● YOUR INSTRUCTIONS:
Starting at the line that contains "return screw", reproduce each line exactly up to and including the line that contains "in imported if". Reproduce nothing else.

● PROVIDED DATA:
* START *

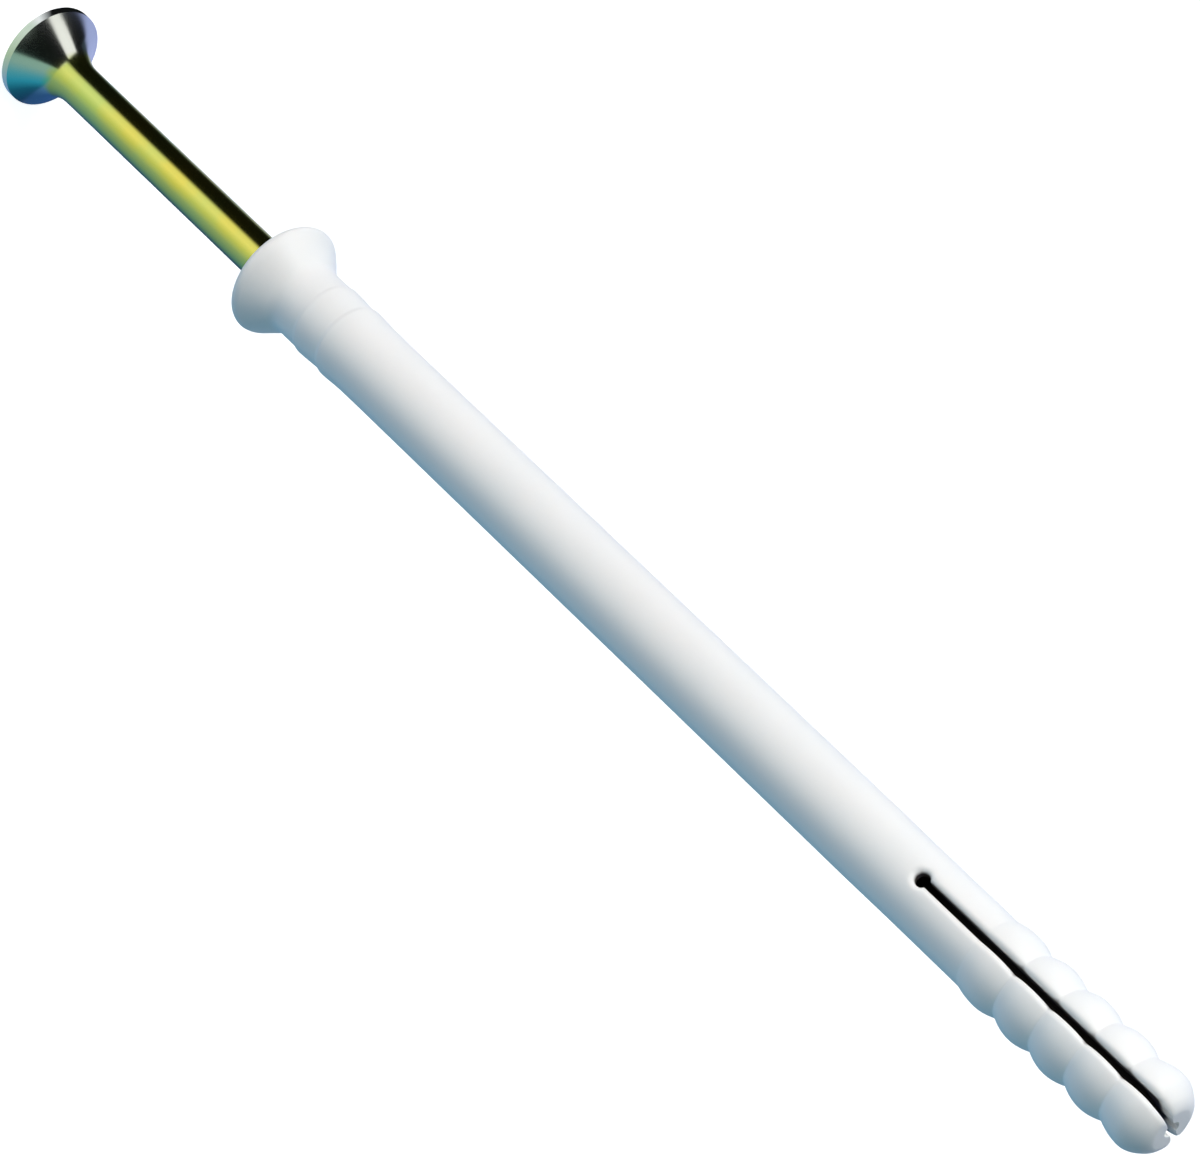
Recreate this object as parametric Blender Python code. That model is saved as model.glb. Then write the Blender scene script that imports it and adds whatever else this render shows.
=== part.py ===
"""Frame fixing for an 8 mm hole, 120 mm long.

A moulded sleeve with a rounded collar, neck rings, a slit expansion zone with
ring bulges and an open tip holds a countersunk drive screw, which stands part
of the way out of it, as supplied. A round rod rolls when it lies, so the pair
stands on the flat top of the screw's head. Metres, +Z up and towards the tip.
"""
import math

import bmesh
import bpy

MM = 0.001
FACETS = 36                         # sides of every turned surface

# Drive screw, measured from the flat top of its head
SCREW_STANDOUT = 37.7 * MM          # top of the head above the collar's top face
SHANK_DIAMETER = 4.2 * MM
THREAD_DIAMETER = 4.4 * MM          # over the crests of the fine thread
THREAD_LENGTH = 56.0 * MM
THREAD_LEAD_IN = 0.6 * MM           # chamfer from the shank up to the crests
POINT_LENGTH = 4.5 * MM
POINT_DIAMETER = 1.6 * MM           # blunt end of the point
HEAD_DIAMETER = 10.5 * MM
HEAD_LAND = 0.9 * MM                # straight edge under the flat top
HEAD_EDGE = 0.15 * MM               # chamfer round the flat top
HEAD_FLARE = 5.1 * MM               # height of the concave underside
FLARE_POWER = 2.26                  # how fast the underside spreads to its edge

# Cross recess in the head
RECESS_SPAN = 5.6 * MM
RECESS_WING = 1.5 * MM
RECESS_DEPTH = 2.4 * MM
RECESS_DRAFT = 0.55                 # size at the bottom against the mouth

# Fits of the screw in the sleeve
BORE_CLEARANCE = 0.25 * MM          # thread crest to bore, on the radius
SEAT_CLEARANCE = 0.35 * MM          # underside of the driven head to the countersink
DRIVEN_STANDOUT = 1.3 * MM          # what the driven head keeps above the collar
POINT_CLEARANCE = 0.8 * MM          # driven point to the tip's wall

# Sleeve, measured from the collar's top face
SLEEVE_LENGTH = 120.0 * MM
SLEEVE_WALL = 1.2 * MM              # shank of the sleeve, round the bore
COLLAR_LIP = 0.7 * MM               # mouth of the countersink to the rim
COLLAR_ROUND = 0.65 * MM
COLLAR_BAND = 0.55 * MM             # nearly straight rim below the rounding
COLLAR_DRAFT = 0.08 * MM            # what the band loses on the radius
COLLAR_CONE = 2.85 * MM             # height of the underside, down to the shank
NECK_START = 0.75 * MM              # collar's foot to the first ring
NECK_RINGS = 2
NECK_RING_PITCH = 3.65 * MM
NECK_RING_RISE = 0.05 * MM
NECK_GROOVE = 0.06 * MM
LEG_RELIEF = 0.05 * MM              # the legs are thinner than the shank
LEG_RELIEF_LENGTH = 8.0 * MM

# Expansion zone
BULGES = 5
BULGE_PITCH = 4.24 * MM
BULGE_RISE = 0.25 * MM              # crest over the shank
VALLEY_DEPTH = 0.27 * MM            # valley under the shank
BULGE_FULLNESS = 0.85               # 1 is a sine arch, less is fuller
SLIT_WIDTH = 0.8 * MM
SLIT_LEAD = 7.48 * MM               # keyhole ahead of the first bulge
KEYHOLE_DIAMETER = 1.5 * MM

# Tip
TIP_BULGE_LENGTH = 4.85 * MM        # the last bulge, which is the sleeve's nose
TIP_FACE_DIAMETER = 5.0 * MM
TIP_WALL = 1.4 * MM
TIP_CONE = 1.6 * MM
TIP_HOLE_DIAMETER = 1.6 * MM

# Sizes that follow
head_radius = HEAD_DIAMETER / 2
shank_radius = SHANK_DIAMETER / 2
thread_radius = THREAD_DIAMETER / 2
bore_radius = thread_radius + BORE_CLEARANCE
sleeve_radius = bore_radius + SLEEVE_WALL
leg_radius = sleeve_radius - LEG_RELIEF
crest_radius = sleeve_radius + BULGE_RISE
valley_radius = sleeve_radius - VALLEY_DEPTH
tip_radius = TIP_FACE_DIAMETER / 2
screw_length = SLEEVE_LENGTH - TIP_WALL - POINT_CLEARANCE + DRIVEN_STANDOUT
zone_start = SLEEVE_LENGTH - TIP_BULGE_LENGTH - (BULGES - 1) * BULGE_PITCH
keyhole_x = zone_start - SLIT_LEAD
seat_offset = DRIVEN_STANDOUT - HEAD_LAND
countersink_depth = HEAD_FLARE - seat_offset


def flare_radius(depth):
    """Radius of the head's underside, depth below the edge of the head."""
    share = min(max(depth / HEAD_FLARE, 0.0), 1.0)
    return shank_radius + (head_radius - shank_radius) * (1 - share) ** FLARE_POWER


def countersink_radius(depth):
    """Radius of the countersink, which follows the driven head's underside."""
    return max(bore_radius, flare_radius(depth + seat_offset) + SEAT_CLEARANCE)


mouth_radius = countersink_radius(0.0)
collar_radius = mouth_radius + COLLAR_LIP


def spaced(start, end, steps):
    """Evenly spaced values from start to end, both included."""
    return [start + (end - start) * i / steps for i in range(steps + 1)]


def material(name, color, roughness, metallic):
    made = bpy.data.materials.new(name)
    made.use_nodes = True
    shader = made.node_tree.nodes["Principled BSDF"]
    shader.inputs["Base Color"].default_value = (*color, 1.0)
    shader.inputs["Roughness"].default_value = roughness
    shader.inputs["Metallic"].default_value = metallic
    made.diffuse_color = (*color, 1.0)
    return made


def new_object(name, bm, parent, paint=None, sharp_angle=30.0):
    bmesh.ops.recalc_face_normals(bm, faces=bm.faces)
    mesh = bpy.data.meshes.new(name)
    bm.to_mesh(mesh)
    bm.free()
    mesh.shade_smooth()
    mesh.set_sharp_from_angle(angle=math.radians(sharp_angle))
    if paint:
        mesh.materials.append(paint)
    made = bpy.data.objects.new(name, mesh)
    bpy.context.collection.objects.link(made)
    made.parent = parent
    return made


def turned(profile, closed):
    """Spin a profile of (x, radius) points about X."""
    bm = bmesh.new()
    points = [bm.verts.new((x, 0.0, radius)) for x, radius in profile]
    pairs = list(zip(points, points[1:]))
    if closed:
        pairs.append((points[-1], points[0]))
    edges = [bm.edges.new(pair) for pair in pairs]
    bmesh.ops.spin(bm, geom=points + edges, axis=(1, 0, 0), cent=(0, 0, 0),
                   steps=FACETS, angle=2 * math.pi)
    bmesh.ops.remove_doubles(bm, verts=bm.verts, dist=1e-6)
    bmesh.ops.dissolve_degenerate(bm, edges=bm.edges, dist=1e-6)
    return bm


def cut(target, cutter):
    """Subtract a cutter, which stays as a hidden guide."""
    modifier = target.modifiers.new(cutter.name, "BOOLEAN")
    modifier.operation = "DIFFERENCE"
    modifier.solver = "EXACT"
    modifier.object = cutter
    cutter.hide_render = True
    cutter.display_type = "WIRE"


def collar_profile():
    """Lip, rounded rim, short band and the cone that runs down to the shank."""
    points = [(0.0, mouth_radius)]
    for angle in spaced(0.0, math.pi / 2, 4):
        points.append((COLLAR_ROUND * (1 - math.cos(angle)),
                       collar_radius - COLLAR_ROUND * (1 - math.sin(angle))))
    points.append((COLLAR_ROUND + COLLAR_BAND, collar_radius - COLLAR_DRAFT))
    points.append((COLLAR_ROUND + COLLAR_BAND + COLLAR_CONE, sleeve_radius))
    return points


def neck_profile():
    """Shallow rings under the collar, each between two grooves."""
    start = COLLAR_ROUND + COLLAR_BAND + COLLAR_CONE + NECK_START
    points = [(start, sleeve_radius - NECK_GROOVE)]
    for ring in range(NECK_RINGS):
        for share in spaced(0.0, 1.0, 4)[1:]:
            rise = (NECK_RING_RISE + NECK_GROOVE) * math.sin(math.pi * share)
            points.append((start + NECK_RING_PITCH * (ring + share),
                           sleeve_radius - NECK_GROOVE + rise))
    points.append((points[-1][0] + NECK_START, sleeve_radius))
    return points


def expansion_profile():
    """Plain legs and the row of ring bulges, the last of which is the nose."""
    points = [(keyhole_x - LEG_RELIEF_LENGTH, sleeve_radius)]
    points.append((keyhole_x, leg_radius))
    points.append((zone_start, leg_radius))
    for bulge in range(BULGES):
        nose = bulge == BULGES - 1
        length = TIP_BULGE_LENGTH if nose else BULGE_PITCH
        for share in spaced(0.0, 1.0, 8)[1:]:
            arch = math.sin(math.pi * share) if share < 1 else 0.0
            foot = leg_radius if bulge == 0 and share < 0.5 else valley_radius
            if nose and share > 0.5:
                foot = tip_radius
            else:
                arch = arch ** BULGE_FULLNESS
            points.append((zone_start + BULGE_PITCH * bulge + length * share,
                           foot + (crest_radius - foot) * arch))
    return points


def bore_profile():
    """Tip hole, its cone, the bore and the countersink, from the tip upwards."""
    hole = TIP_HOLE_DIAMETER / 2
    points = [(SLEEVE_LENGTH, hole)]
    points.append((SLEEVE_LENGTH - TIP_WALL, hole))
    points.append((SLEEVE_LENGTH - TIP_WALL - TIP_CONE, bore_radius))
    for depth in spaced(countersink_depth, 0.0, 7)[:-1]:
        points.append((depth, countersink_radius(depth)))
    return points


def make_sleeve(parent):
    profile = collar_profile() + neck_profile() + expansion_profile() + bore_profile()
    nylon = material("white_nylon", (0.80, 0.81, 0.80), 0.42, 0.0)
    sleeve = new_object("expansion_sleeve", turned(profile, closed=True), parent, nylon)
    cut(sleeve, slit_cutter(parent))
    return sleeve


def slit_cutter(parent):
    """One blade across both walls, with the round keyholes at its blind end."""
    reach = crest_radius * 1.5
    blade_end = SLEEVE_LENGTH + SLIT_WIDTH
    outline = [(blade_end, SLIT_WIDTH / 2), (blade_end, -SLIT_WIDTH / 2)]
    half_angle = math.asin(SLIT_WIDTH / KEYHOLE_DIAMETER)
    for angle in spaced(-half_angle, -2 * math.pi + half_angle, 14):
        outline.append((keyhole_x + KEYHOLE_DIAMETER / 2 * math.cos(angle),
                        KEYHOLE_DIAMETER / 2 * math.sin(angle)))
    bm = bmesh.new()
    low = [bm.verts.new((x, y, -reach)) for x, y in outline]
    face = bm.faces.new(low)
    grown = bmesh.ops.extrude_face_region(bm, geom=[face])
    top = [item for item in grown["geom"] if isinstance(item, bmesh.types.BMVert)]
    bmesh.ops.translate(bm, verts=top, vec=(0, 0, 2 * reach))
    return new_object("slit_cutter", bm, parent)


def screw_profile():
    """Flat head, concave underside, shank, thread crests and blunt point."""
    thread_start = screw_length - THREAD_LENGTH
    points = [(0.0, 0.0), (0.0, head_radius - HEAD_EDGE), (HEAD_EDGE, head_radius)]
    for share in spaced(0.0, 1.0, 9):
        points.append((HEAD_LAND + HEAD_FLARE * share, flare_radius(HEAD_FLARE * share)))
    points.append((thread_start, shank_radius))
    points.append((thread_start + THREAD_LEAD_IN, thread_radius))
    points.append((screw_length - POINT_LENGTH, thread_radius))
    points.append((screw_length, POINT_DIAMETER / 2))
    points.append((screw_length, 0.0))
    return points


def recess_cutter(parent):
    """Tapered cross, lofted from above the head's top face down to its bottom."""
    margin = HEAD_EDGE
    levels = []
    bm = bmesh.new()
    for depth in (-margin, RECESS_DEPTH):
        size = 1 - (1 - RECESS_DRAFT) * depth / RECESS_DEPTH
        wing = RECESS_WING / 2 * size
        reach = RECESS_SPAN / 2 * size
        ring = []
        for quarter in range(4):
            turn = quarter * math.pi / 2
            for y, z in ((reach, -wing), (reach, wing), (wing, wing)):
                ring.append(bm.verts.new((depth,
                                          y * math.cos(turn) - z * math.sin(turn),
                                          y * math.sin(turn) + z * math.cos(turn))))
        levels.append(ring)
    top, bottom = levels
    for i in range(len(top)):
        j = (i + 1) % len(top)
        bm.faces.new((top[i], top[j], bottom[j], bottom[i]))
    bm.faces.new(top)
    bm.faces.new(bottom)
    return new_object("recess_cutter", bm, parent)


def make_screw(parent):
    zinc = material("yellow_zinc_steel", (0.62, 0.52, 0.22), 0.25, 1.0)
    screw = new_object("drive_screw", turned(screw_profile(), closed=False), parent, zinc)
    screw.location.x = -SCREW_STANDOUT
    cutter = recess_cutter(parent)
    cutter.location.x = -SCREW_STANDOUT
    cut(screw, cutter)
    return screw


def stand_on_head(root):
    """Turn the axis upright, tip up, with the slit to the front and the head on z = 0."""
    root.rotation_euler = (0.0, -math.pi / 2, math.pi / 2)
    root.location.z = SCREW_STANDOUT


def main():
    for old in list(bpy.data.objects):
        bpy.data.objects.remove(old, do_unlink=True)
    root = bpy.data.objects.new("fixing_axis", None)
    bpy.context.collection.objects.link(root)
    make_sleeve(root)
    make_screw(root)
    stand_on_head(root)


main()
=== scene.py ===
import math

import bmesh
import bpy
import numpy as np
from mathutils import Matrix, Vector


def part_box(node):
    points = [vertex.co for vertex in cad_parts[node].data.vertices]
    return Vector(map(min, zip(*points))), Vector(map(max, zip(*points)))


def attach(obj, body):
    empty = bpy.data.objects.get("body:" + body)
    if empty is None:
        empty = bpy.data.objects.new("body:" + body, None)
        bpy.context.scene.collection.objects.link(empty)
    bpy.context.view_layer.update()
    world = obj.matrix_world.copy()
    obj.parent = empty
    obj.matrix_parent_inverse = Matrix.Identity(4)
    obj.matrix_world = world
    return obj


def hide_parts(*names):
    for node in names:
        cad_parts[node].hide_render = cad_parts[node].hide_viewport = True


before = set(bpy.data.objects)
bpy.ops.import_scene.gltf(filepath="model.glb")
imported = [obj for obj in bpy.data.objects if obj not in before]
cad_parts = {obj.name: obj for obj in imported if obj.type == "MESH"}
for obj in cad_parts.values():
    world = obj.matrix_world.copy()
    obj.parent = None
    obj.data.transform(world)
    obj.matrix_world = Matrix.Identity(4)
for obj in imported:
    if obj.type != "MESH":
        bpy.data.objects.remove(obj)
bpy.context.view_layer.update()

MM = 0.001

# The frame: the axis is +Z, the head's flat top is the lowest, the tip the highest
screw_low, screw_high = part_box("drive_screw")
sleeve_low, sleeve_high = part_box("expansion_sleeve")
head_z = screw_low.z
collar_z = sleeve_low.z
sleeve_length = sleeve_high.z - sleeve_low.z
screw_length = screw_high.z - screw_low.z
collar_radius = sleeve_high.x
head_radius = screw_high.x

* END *

● OUTPUT OF THE EXERCISE:
    return screw


def stand_on_head(root):
    """Turn the axis upright, tip up, with the slit to the front and the head on z = 0."""
    root.rotation_euler = (0.0, -math.pi / 2, math.pi / 2)
    root.location.z = SCREW_STANDOUT


def main():
    for old in list(bpy.data.objects):
        bpy.data.objects.remove(old, do_unlink=True)
    root = bpy.data.objects.new("fixing_axis", None)
    bpy.context.collection.objects.link(root)
    make_sleeve(root)
    make_screw(root)
    stand_on_head(root)


main()
=== scene.py ===
import math

import bmesh
import bpy
import numpy as np
from mathutils import Matrix, Vector


def part_box(node):
    points = [vertex.co for vertex in cad_parts[node].data.vertices]
    return Vector(map(min, zip(*points))), Vector(map(max, zip(*points)))


def attach(obj, body):
    empty = bpy.data.objects.get("body:" + body)
    if empty is None:
        empty = bpy.data.objects.new("body:" + body, None)
        bpy.context.scene.collection.objects.link(empty)
    bpy.context.view_layer.update()
    world = obj.matrix_world.copy()
    obj.parent = empty
    obj.matrix_parent_inverse = Matrix.Identity(4)
    obj.matrix_world = world
    return obj


def hide_parts(*names):
    for node in names:
        cad_parts[node].hide_render = cad_parts[node].hide_viewport = True


before = set(bpy.data.objects)
bpy.ops.import_scene.gltf(filepath="model.glb")
imported = [obj for obj in bpy.data.objects if obj not in before]
cad_parts = {obj.name: obj for obj in imported if obj.type == "MESH"}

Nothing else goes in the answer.